Mailing List Archive

OT: super fast MySQL full-text searching.
I have tried Senna that is an embeddable fulltext search engine.
It is embbeded into MySQL.

http://qwik.jp/senna/

I inserted 1,000,000 of documents by using INSERT INTO sql,
and I can search documents by using SELECT * FROM table
WHERE MATCH(field_name) AGAINST('search-words').
It is based on SQL, so easy to use and support incremental
update.

I don't do benchmark test yet but it's not slow.

I think that the Lucene need to support incremental update futurely.

--
Scott
Re: OT: super fast MySQL full-text searching. [ In reply to ]
If you're interested, we use the following pattern to do incremental
updates between a database and a Lucene index.
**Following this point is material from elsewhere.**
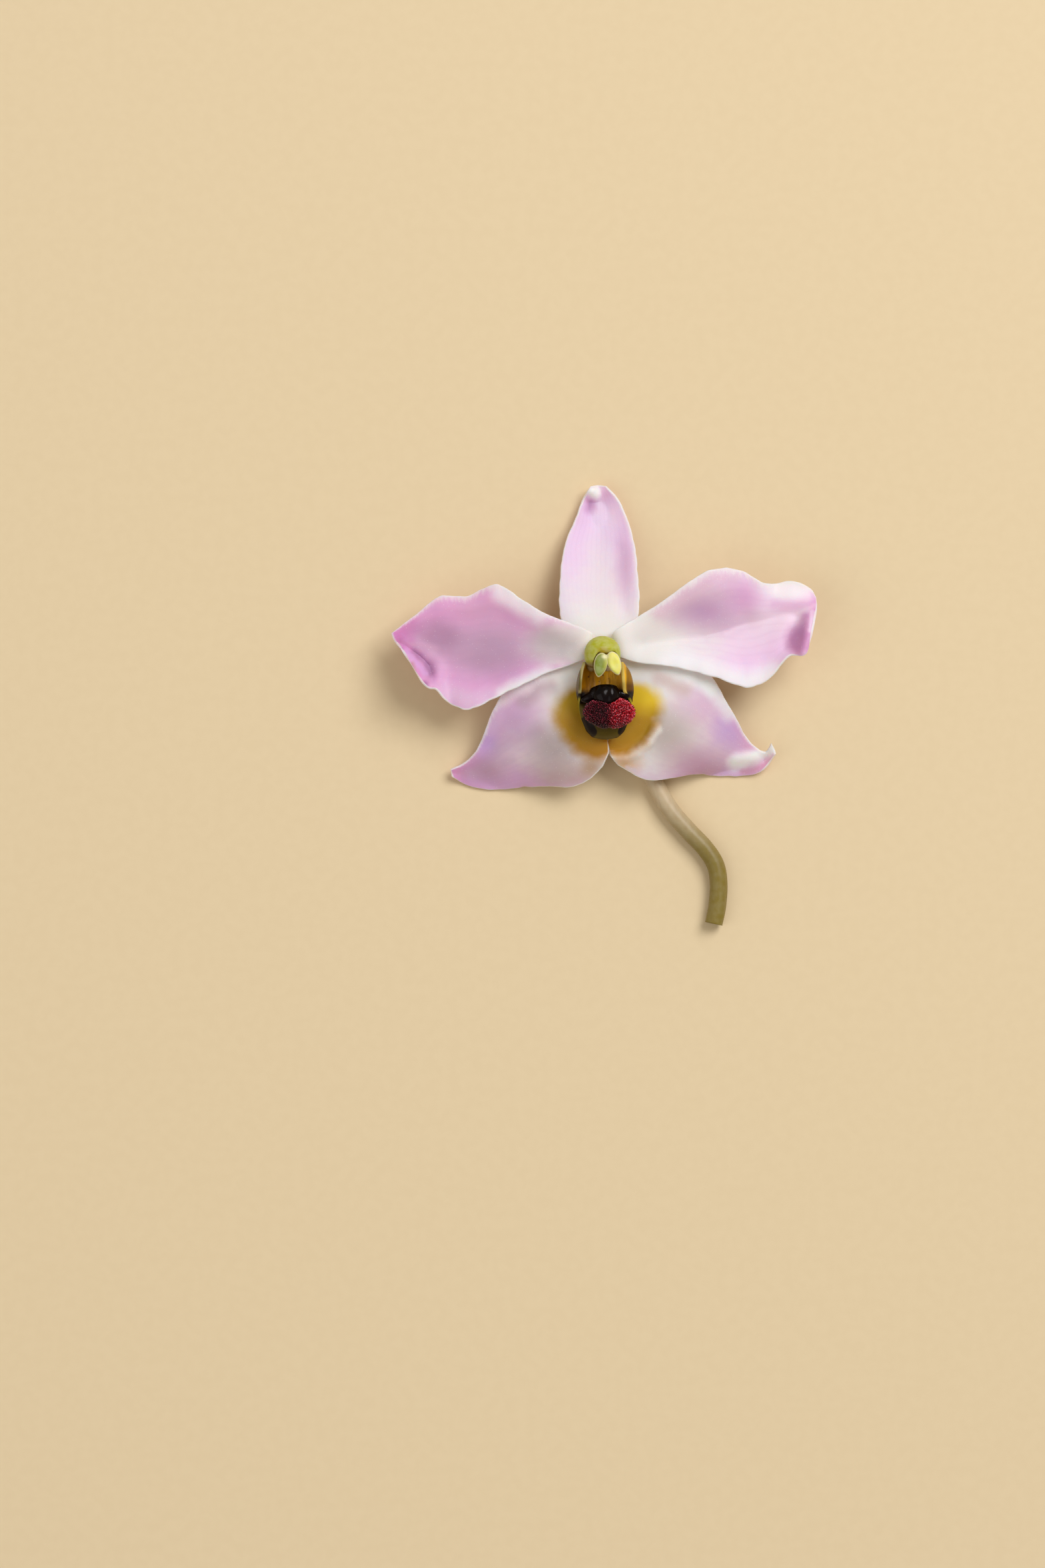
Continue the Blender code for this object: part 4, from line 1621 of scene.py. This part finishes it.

1) Add a field to the database table you wish to index called
"DateUpdate". Update this date whenever a field in the table is
changed.
2) Create a new database table to store the ID of any item that is
deleted from the table above. I'll referrer to this as the "Deleted"
table.
3) Have an indexer application that runs every X minutes, and does the
following:
a) Load all the items from the "Deleted" table and remove them
from the Lucene index
b) Load all the items from the main table with a "DateUpdate"
date greater than the last time the indexer application ran. Delete
these items from the Lucene index, and then reinsert them with the
newer data.
c) Purge all the items from the "Deleted" table.
d) Save the date of the last "DateUpdated" item you processed, and
use this date to load items the next time the indexer application
runs.

This is an oversimplification, since you need to consider failover
etc, and there may be other factors that dictate your search indexing
rules. But it gives you a general idea. I'd be curious to
hear/discuss other solutions to this.

Monsur



On 10/19/06, Scott <m.scott.tiger@gmail.com> wrote:
> I have tried Senna that is an embeddable fulltext search engine.
> It is embbeded into MySQL.
>
> http://qwik.jp/senna/
>
> I inserted 1,000,000 of documents by using INSERT INTO sql,
> and I can search documents by using SELECT * FROM table
> WHERE MATCH(field_name) AGAINST('search-words').
> It is based on SQL, so easy to use and support incremental
> update.
>
> I don't do benchmark test yet but it's not slow.
>
> I think that the Lucene need to support incremental update futurely.
>
> --
> Scott
>